If we want to revert the two commits, we need to:
1. Make sure that OVMF will not set CR0.CD to 1 for TDX guests, probably
    needs some kind of hack in OVMF.

2. Need to bring back the support of MTRR MSRs in KVM for TDX guests.
    TDX KVM basic support patch set v19 and earlier versions enforce default
    MTRR type as WB and disabled fixed/variable MTRR (by reporting MSR_MTRRcap
    as 0) for TDX guests, which was kind of half support and needed
    "clearcpuid=mtrr" to avoid toggling of CR0.CD.

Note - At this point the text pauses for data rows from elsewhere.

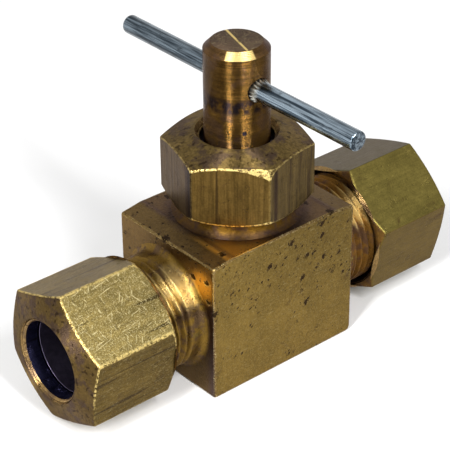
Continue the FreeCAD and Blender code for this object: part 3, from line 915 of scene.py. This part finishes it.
# ---------------------------------------------------------------- other finishes
def plated_steel():
    """Zinc plate over drawn steel: blue-grey, with long draw lines, small dark nicks, and painted shade on
    the far half.
    """
    shade = Shader("plated_steel")
    out = abs(shade.y)
    draw_lines = shade.noise(shade.vector((1.4, 0.04, 1.4)), 2.0, 4, 0.7)
    nick = shade.noise(shade.vector((1, 0.4, 1)), 1.4, 5, 0.7)
    color = shade.mix(shade.steps(draw_lines, 0.38, 0.6), (0.3, 0.37, 0.43), (0.03, 0.045, 0.06))
    color = shade.mix(shade.steps(nick, 0.56, 0.7, 0.0, 0.7), color, (0.02, 0.025, 0.03))
    # painted shade: the far half darker
    shaded_far_half = shade.steps(shade.y, -2, 2, 1.0, 0.6)
    sheared_end = shade.steps(out, 20.24, 20.27, 1.0, 0.5)
    color = shade.brighten(color, shaded_far_half * sheared_end)
    color = shade.mix(shade.steps(out, 4.2, 5.2, 0.6, 0.0), color, (0.5, 0.46, 0.36))
    return shade.finish(color, shade.steps(nick, 0.3, 0.7, 0.16, 0.34), shade.bump(draw_lines, 0.04))


def plain_finish(name, color, roughness, metallic):
    """An inner piece: one colour with a little mottling."""
    shade = Shader(name)
    fine = shade.noise(shade.vector(), 1.2, 4)
    mixed = shade.mix(shade.steps(fine, 0.3, 0.7), color, tuple(part * 0.7 for part in color))
    return shade.finish(mixed, roughness, shade.bump(fine, 0.03), metallic)


# ---------------------------------------------------------------- build the pieces
body_brass = brass("body_brass", (1, 1, 1), [UPRIGHT_AXIS, RUN_AXIS], streaks=0.1, mottling=0.2,
                   details=body_marks, pits=0.95, pit_scale=(0.8, 0.8, 1.4), pit_turn=(0, 45, 0),
                   pit_rise=(5, 16), wear=0.4)
inlet_brass = brass("inlet_brass", (0.04, 1, 1), [RUN_AXIS], seed=3.1, streaks=0.2, lines=0.7, pits=0.25,
                    wear=0.9)
outlet_brass = brass("outlet_brass", (0.06, 1, 1), [RUN_AXIS], seed=11.3, streaks=0.12, mottling=0.2,
                     pits=0.2, wear=0)
pack_brass = brass("pack_brass", (1, 1, 0.04), [UPRIGHT_AXIS], seed=7.7, streaks=0.35, lines=0.6, pits=0.25,
                   wear=0.95)
stem_brass = brass("stem_brass", (0.03, 0.03, 2.2), [UPRIGHT_AXIS], seed=5.3, streaks=0.42, mottling=0.45,
                   details=stem_marks, wear=0, rings=0.15, dull=(31, 34.5, 0.0, 0.07))
# dark violet-blue: painted shade for the sleeves and hidden inner pieces, not the colour of brass
shaded_inner_brass = plain_finish("shaded_inner_brass", (0.2, 0.17, 0.26), 0.35, 1.0)
inner_steel = plain_finish("inner_steel", (0.55, 0.55, 0.55), 0.3, 1.0)
packing_white = plain_finish("packing_white", (0.8, 0.8, 0.77), 0.5, 0.0)

make_valve_body(body_brass)
make_compression_nut("inlet", -1, 9.5, INLET_FLATS, INLET_SCUFFS, INLET_FRONT, PAINTED_INLET_BORE_SHADE, inlet_brass)
make_ferrule("inlet", -1, shaded_inner_brass)
make_compression_nut("outlet", 1, 12.6, OUTLET_FLATS, NO_SCUFFS, OUTLET_FRONT, PAINTED_BORE_SHADE, outlet_brass)
make_ferrule("outlet", 1, shaded_inner_brass)
make_packing_nut(pack_brass)
make_stem(stem_brass)
make_cross_bar(plated_steel())

INNER = {"gland_follower": shaded_inner_brass, "packing_washer": shaded_inner_brass, "needle_tip": inner_steel,
         "packing_ring_lower": packing_white, "packing_ring_middle": packing_white,
         "packing_ring_upper": packing_white}
for node, finish in INNER.items():
    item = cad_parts[node]
    item.data.materials.clear()
    item.data.materials.append(finish)


# ---------------------------------------------------------------- floor, light and camera, in metres
FLOOR_HALF = 0.6
FLOOR_GAP = 0.00002  # below the object, so that the two never share a plane
LIT_AT = (0, 0, 0.015)


def make_floor():
    """A pale floor; far from the object it stays white to the camera and in reflections."""
    half = FLOOR_HALF
    mesh = bpy.data.meshes.new("floor")
    mesh.from_pydata([(-half, -half, 0), (half, -half, 0), (half, half, 0), (-half, half, 0)],
                     [], [(0, 1, 2, 3)])
    floor = bpy.data.objects.new("floor", mesh)
    floor.location.z = -FLOOR_GAP
    bpy.context.scene.collection.objects.link(floor)
    shade = Shader("floor")
    shade.link((1, 1, 1), shade.bsdf.inputs["Emission Color"])
    shade.link(shade.seen() * shade.steps(shade.radius(), 80, 300, 0.0, 0.8),
               shade.bsdf.inputs["Emission Strength"])
    mesh.materials.append(shade.finish((0.9, 0.9, 0.9), 0.9, metallic=0.0))


def area_light(name, spot, width, height, power):
    """A rectangular light at spot that faces the object."""
    lamp = bpy.data.lights.new(name, "AREA")
    lamp.shape, lamp.size, lamp.size_y, lamp.energy = "RECTANGLE", width, height, power
    item = bpy.data.objects.new(name, lamp)
    item.location = spot
    item.rotation_mode = "QUATERNION"
    item.rotation_quaternion = (Vector(LIT_AT) - Vector(spot)).to_track_quat("-Z", "Y")
    bpy.context.scene.collection.objects.link(item)


def make_world():
    """Even white light all round: full strength where it is seen, weaker where it lights things."""
    world = bpy.data.worlds.new("studio")
    world.use_nodes = True
    nodes = Nodes(world.node_tree)
    background = nodes.tree.nodes["Background"]
    level = nodes.node("MapRange", "Result", {"Value": nodes.seen(), "To Min": 0.4, "To Max": 1.0})
    nodes.link(level, background.inputs["Strength"])
    nodes.link((1, 1, 1), background.inputs["Color"])
    bpy.context.scene.world = world


def make_camera():
    """The camera's place comes from fitting the object's known edges to the view."""
    camera = bpy.data.cameras.new("camera")
    camera.lens, camera.sensor_width = 140.08, 36.0
    camera.clip_start, camera.clip_end = 0.01, 10
    item = bpy.data.objects.new("camera", camera)
    spot = Vector((-118.9, -138.8, 127.2)) * MM
    target = Vector((2.76, 5.65, 12.29)) * MM
    roll = Matrix.Rotation(math.radians(-0.53), 4, "Z").to_quaternion()
    item.location = spot
    item.rotation_mode = "QUATERNION"
    item.rotation_quaternion = (target - spot).to_track_quat("-Z", "Y") @ roll
    bpy.context.scene.collection.objects.link(item)
    bpy.context.scene.camera = item


make_floor()
make_world()
area_light("right_softbox", (-0.054, -0.342, 0.286), 0.055, 0.26, 1.9)
area_light("left_softbox", (-0.322, -0.130, 0.286), 0.055, 0.26, 1.9)
make_camera()
bpy.context.scene.view_settings.view_transform = "Standard"
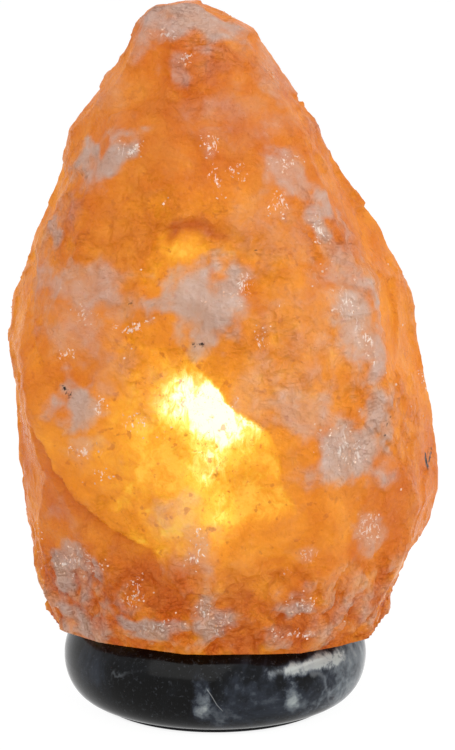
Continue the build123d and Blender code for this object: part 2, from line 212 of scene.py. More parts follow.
# studio
studio = {
    "floorSize": 8.0,
    "floorGap": 0.0001,  # the floor lies this much under the lamp
    "floorGrey": 0.80,
    "floorWhite": 1.07,
    "shadowKept": 0.10,
    "darkBelow": (0.032, 0.042),  # inside this radius, under the base, the whole shadow stays
    "skyStrength": 0.52,
    "lightsAim": (0, 0, 0.10),
    "softBoxes": {
        # name: place, size, watts, colour
        "stripLight": ((0.95, -0.35, 0.50), (0.9, 0.18), 5.5, (0.96, 1.0, 0.97)),
        "keyLight": ((-0.50, -1.05, 1.15), (1.6, 1.5), 11.0, (1.0, 1.0, 0.99)),
        "topLight": ((0.25, -0.20, 1.40), (0.8, 0.8), 2.5, (1.0, 1.0, 1.0)),
    },
}


def seenStraight(g):
    # 1 for what the camera, a mirror or a clear glass looks at
    path = g.node("ShaderNodeLightPath").outputs
    seen = g.maths("MAXIMUM", path["Is Camera Ray"], path["Is Glossy Ray"])
    return g.maths("MAXIMUM", seen, path["Is Transmission Ray"])


def makeSky():
    world = bpy.data.worlds.new("paleRoom")
    world.use_nodes = True
    world.node_tree.nodes.clear()
    g = Graph(world.node_tree)
    strength = g.between(seenStraight(g), 0, 1, studio["skyStrength"], 1.0)
    sky = g.node("ShaderNodeBackground", {"Color": rgba(1, 1, 1), "Strength": strength}).outputs[0]
    g.node("ShaderNodeOutputWorld", {"Surface": sky})
    bpy.context.scene.world = world


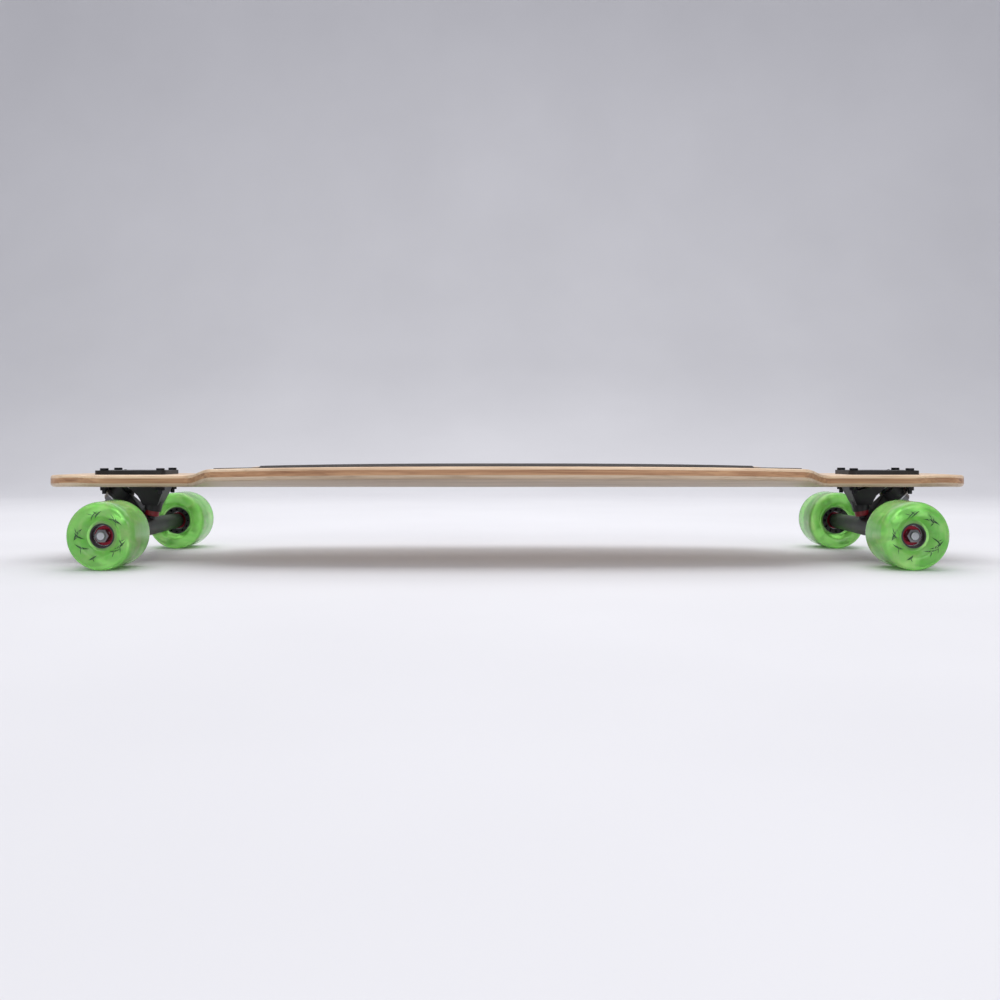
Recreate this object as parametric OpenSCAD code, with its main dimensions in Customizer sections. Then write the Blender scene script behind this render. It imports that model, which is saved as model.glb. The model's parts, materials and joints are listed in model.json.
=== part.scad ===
/* [Deck] */
// Length of the deck, tip to tip
deck_l = 1016; // [1004:1:1080]
// Half width of the deck at mid length
waist_half = 123; // [110:1:130]
// Half width of the necks that carry the trucks
neck_half = 57; // [50:1:62]
// Half width of the nose and tail outboard of the wheels
nose_half = 66; // [60:1:74]
// Thickness of the light top veneer
top_ply_t = 3.6; // [2.5:0.1:4.5]
// Thickness of the brown core
core_t = 5.6; // [4:0.1:7]
// Thickness of the light bottom veneer
bottom_ply_t = 3.8; // [2.5:0.1:4.5]
// Slope of the raised rails beside the flat centre, in degrees
rail_tilt = 9.5; // [4:0.5:12]
// Thickness of the grip tape
grip_t = 1; // [0.8:0.1:1.5]

/* [Wheels] */
// Diameter of a wheel
wheel_d = 70; // [62:1:72]
// Width of a wheel
wheel_w = 51; // [44:1:54]
// Distance between the axles
wheelbase = 825; // [780:1:850]
// Distance between the wheel centres of one truck
track = 233; // [225:1:240]
// Height of the flat deck underside above the axle
ride_h = 47; // [44:0.5:52]

/* [Trucks] */
// Spacing of the mounting bolts along the board
bolt_dx = 63.5; // [58:0.5:66]
// Spacing of the mounting bolts across the board
bolt_dy = 41.3; // [39:0.1:43]
// Lean of the kingpin away from upright, in degrees
kingpin_tilt = 45; // [42:1:48]
// Radius of the axle rod
axle_r = 4; // [3.8:0.1:4.2]
// Radius of the kingpin
kingpin_r = 4.75; // [4.5:0.05:5]

/* [Hidden] */
$fn = 96;

// Heights: the ground is zero, the wheels stand on it
axle_z = wheel_d / 2;
axle_x = wheelbase / 2;
deck_z = axle_z + ride_h;
deck_t = top_ply_t + core_t + bottom_ply_t;
deck_top = deck_z + deck_t;

// Deck outline, as half widths along half the length
nose_corner_r = 34;
shoulder_l = 46;
neck_start = axle_x - 58;
shoulder_start = neck_start - shoulder_l;
flare_l = 30;
flare_end = deck_l / 2 - nose_corner_r - 1.5;
flare_start = flare_end - flare_l;
shoulder_half = waist_half - 17;
flat_half = 52;
rail_blend = 12;
grip_half_l = shoulder_start;
grip_inset = 3;
edge_inset = 1;
// How far a cutting tool reaches past the material
over = 1;
reach = 90;

// Truck layout, measured outboard from the axle
pattern_off = 11.4;
plate_w = 58;
plate_t = 4.6;
plate_corner_r = 8;
plate_z = deck_top;
slot_l = 74;
slot_w = 32;
slot_off = 13;
plate_l = slot_l + 5.5;
bolt_r = 2.4;
bolt_hole_r = 2.7;
bolt_head_r = 4.6;
bolt_head_t = 2.6;
bolt_socket_r = 2;
bolt_socket_floor = 1;
bolt_reach = 9;
nut_r = 4.9;
nut_t = 5;

// Kingpin: its line crosses the seat face at this place, seen from the axle
seat_u = 23.5;
seat_w = 50.5;
bushing_r = 12;
bushing_band = 0.45;
seat_pad_t = 8;
seat_reach = 9;
seat_throat = 15;
board_bushing_t = 8;
road_bushing_t = 8;
ring_t = 10;
ring_r = 14.5;
ring_bore_r = 7.2;
ring_recess = 3;
ring_clear = 12;
web_reach = 11;
web_tip_r = 3;
web_root_r = 9.5;
web_half = 19;
web_inset = 0.8;
washer_t = 1.6;
cup_washer_r = 13;
king_nut_r = 9;
king_nut_t = 7;
king_head_r = 7.5;
king_head_t = 3;
king_seat = 9.5;
king_thread = 3;
king_gap = 0.3;
bushing_gap = 0.1;
ring_start = washer_t + board_bushing_t - ring_recess;
stack_end = ring_start + ring_t - ring_recess + road_bushing_t;
king_l = king_seat + stack_end + washer_t + king_nut_t + king_thread;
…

    If we really want to rely on the OVMF to program the MTRR values, maybe we
    can treat MTRR MSRs for TDX guests as normal VMs, i.e., allow guests to
    read/write the values without any further virtualization.
    Of course, it needs to prompt the guest kernel to skip toggling CR0.CD for
    TDX guests.

[1] https://lore.kernel.org/kvm/20241210004946.3718496-1-binbin.wu@linux.intel.com


>    Or at the least,
> somehow communicate to EDK2 users that ingesting those changes is a bad idea
> unless the kernel has also been updated.
>
> AFAIK, Bring Your Own Firmware[*] isn't widely adopted, which means that the CSP
> is shipping the firmware.  And shipping OVMF/EDK2 with the "ignores MTRRs" code
> will cause problems for guests without commit 8e690b817e38 ("x86/kvm: Override
> default caching mode for SEV-SNP and TDX").  Since the host doesn't control the
> guest kernel, there's no way to know if deploying those EDK2 changes is safe.

Oh, yea.

And if we drop the MTRR MSRs access in KVM for TDX guests, an old guest kernel
without commit 8e690b817e38 ("x86/kvm: Override default caching mode for
SEV-SNP and TDX") will require "clearcpuid=mtrr". :(

>   
> [*] https://kvm-forum.qemu.org/2024/BYOF_-_KVM_Forum_2024_iWTioIP.pdf
>
>>   - Con: Creating more half support, when it's technically not required
>>   - Con: Still bouncing through the hypervisor
> I assume by "Re-use MTRRs for the communication" you also mean updating the guest
> to address the "everything is UC!" flaw, otherwise another con is:
>
>     - Con: Doesn't address the performance issue with TDX guests "using" UC
>            memory by default (unless there's yet more enabled).
>
> Presumably that can be accomplished by simply skipping the CR0.CD toggling, and
> doing MTRR stuff as nonrmal?
>
>>   - Pro: Design and code is clear
>>
>> 3. Create some new architectural definition, like a bit that means "MTRRs don't
>> actually work:
>>   - Con: Takes a long time, need to get agreement
>>   - Con: Still bouncing through the hypervisor
> Not for KVM guests.  As I laid out in my bug report, it's safe to assume MTRRs
> don't actually affect the memory type when running under KVM.
>
> FWIW, PAT doesn't "work" on most KVM Intel setups either, because of misguided
> KVM code that resulted in "Ignore Guest PAT" being set in all EPTEs for the
> overwhelming majority of guests.  That's not desirable long term because it
> prevents the guest from using WC (via PAT) in situations where doing so is needed
> for performance and/or correctness.
>
>>   - Pro: More pure solution
> MTRRs "not working" is a red herring.  The problem isn't that MTRRs don't work,
> it's that the kernel is (somewhat unknowingly) using MTRRs as a crutch to get the
> desired memtype for devices.  E.g. for emulated MMIO, MTRRs _can't_ be virtualized,
> because there's never a valid mapping, i.e. there is no physical memory and thus
> no memtype.  In other words, under KVM guests (and possibly other hypervisors),
> MTRRs end up being nothing more than a communication channel between guest firmware
> and the kernel.
>
> The gap for CoCo VMs is that using MTRRs is undesirable because they are controlled
> by the untrusted host.  But that's largely a future problem, unless someone has a
> clever way to fix the kernel mess.
>
>> 4. Do this series:
>>   - Pro: Looks ok to me
It looks OK to me too.
But as mentioned above, mismatch of OVMF, guest kernel, host kernel
version will cause problem.

>>   - Cons: As explained in the patches, it's a bit hacky.
Skipping toggling CR0.CD in guest kernel seems also a bit hacky.

>>   - Cons: Could there be more cases than the legacy PCI hole?
>>
>> I would kind of like to see something like 3, but 2 or 4 seem the only feasible
>> ones if we want to resolve this soon.